Today, I teamed that members of our school community were offended by a statement written on our Senior Prom ticket. Specifically, the statement on the prom ticket called for students to, “… party like it’s 1776.” I am writing to apologize for the hurt feelings this reference caused for members of our school family. It was insensitive and irresponsible not to appreciate that not all communities can celebrate what life was like in 1776. I especially apologize to our African American students, whom I have let down by not initially recognizing the inappropriateness of this wording. You can expect that we will do better as a school community to produce well thought out appropriate communications.

In addition to the apology, Perry announced that the tickets for the event would be redesigned. Now, students would be asked to discard the original ticket in favor of a new ticket without the prom’s “racist” 1776 slogan.

In an effort to right this wrong and to do better for our students, we are going to take the following actions:

• Students will not be required to bring their prom tickets to gain entrance to the prom. We have a record of who purchased tickets, a name will be sufficient upon arrival.

• All students will receive a commemorative Prom Ticket at the prom. These will feature a new design and will be distributed to all attendees.

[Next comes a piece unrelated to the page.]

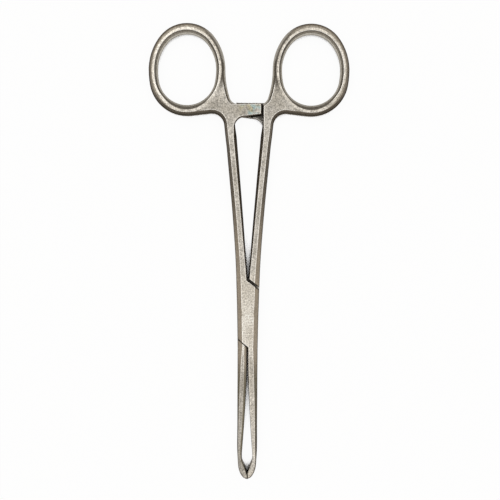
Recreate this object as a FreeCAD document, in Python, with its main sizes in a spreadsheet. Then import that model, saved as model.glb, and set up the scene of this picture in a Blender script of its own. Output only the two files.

• Moving forward in an effort to learn from this experience, safeguards will be added to ensure that a diverse group of people view all information before it is distributed from the school. I would like to thank members of our school community for their caring and thoughtful conversations while discussing this sensitive issue.

Perry has faced some criticism for his apology. Some have noted that most demographic groups would have been in some way excluded from a celebration in 1776. They point out that women, Hispanics, Jews, Italians, Irish, Polish, and Asians were amongst the demographic groups that faced discrimination under the law in early America.

Writing for Law & Crime, author Elura Nanos pointed out this absurdity, suggesting that the prom tickets should not have ignited controversy.

I suppose it’s nice that the “African American students” got a shout-out in the district’s apology, although it might be good to point out that if we’re issuing sorries, then women should get some too. Any partying done in ‘76 would’ve meant women doing only what their landowning husbands had permitted. Oh, and what about Jewish students, who would have been largely shunned back in colonial times.